More on ADF Managed Identity: https://docs.microsoft.com/en-us/azure/data-factory/data-factory-service-identity/?WT.mc_id=DP-MVP-5004277
Azure Key Vault
In the case of data sources are not supported to use Managed Identity, you might have to use Passwords, keys for authentication. In such cases don’t use these information in plain text or hard code in ADF. Always store credentials in a Key Vault and refer it within ADF. One key mistake people do is maintaining one Key Vault and have multiple keys for different environments. That compromise the security as well as make it difficult to move ADF artifacts between environments.
More on using Key Vault to store credential for ADF:https://docs.microsoft.com/en-us/azure/data-factory/store-credentials-in-key-vault/?WT.mc_id=DP-MVP-5004277
Bring your own key
Unless you configure to use your own Key Vault in ADF, ADF uses system generated keys to encrypt any information related to ADF such as connection information, meta data and any cached data. While this is secure enough, you can always use your own keys stored in an Azure Key vault to encrypt the Azure Data Factory.
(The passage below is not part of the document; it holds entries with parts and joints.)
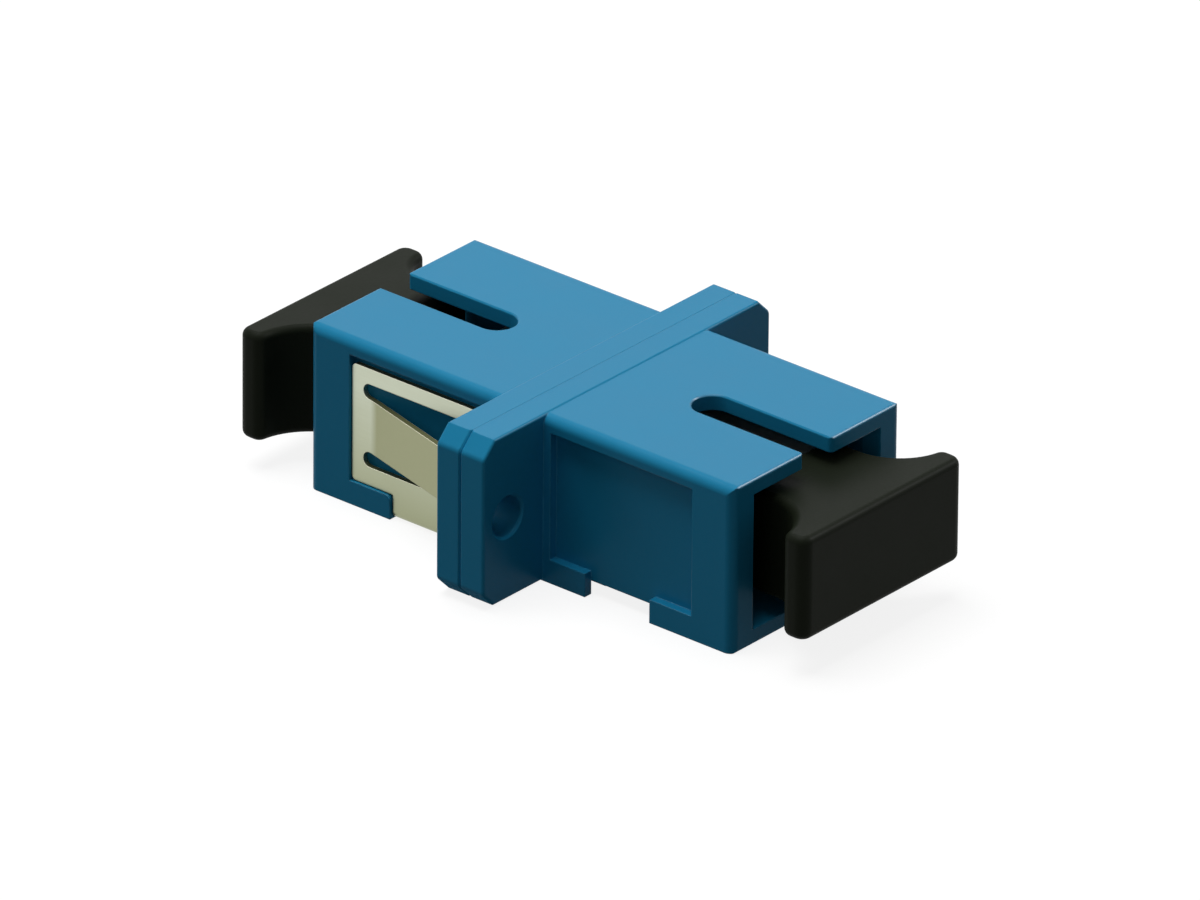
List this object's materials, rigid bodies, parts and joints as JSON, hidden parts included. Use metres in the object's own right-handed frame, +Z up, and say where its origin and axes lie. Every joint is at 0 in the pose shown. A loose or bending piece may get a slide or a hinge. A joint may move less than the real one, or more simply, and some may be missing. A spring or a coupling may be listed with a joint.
{
  "type": "fibre optic adapter",
  "caption": "Simplex adapter that joins push-pull fibre plugs with 2.5 mm ferrules end to end, with a flange, a steel panel clip and pull-off dust caps.",
  "frame": {"origin": "on the optical axis, in the parting plane between the two housing halves", "axes": "+X along the optical axis towards the half without the clip, +Y across the flange, +Z up towards the keyways"},
  "size_m": [0.0364, 0.022, 0.0093],
  "materials": {
    "blue_plastic": "satin moulded thermoplastic",
    "latch_plastic": "natural moulded thermoplastic",
    "ceramic": "polished white ceramic",
    "clip_steel": "satin spring steel",
    "cap_plastic": "soft black plastic"
  },
  "bodies": {
    "adapter": {"housing_front": "blue_plastic", "housing_rear": "blue_plastic", "latch_holder_front": "latch_plastic", "latch_holder_rear": "latch_plastic", "alignment_sleeve": "ceramic", "panel_clip": "clip_steel"},
    "front_cap": {"dust_cap_front": "cap_plastic"},
    "rear_cap": {"dust_cap_rear": "cap_plastic"}
  },
  "joints": [
    {"name": "front_cap_pull", "type": "slide", "parent": "adapter", "child": "front_cap", "axis": [1, 0, 0], "range_m": [0, 0.03]},
    {"name": "rear_cap_pull", "type": "slide", "parent": "adapter", "child": "rear_cap", "axis": [-1, 0, 0], "range_m": [0, 0.03]}
  ]
}
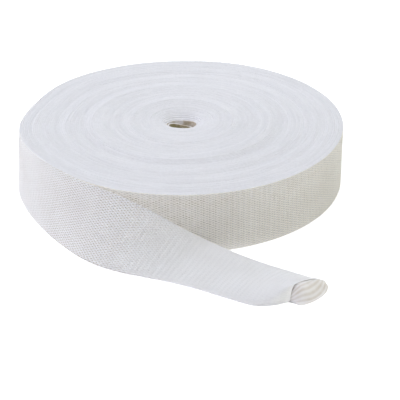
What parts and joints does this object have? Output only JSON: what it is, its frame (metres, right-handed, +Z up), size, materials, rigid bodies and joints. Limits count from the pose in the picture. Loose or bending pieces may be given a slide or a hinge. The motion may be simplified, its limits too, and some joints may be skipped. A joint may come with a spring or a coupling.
{
  "type": "tubular bandage roll",
  "caption": "Flat knitted bandage tube wound into a coreless roll that lies on its side, with a loose end that turns over onto the surface and opens in a mouth.",
  "frame": {"origin": "on the surface that the roll lies on, under the middle of the part's box", "axes": "+Z up, along the axis that the tape is wound round; -Y towards the side on which the loose end runs out; +X the way its mouth points"},
  "size_m": [0.1588, 0.2012, 0.0309],
  "materials": {
    "bandage_knit": "matte bleached cotton jersey knit"
  },
  "bodies": {
    "root": {"wound_roll": "bandage_knit", "loose_end": "bandage_knit"}
  },
  "joints": []
}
More on bring your own key: https://docs.microsoft.com/en-us/azure/data-factory/enable-customer-managed-key/?WT.mc_id=DP-MVP-5004277
Encryption at Rest
Encryption at rest is not something related to ADF and hence I kept it to last. But this is very important when it comes to data security. ADF do not store any data within it unless for any caching requirement. Therefore when data is stored in staging environment or final destination, make sure to use encryption capabilities come with respective source type. For example for blob storage accounts, you can enable encryption at rest and even chose to use your own keys for that.
I will keep update this post on what other security features we can consider for a secured ADF implementation. Feel free to add you ideas on this post as comments. Thanks for reading and stay safe!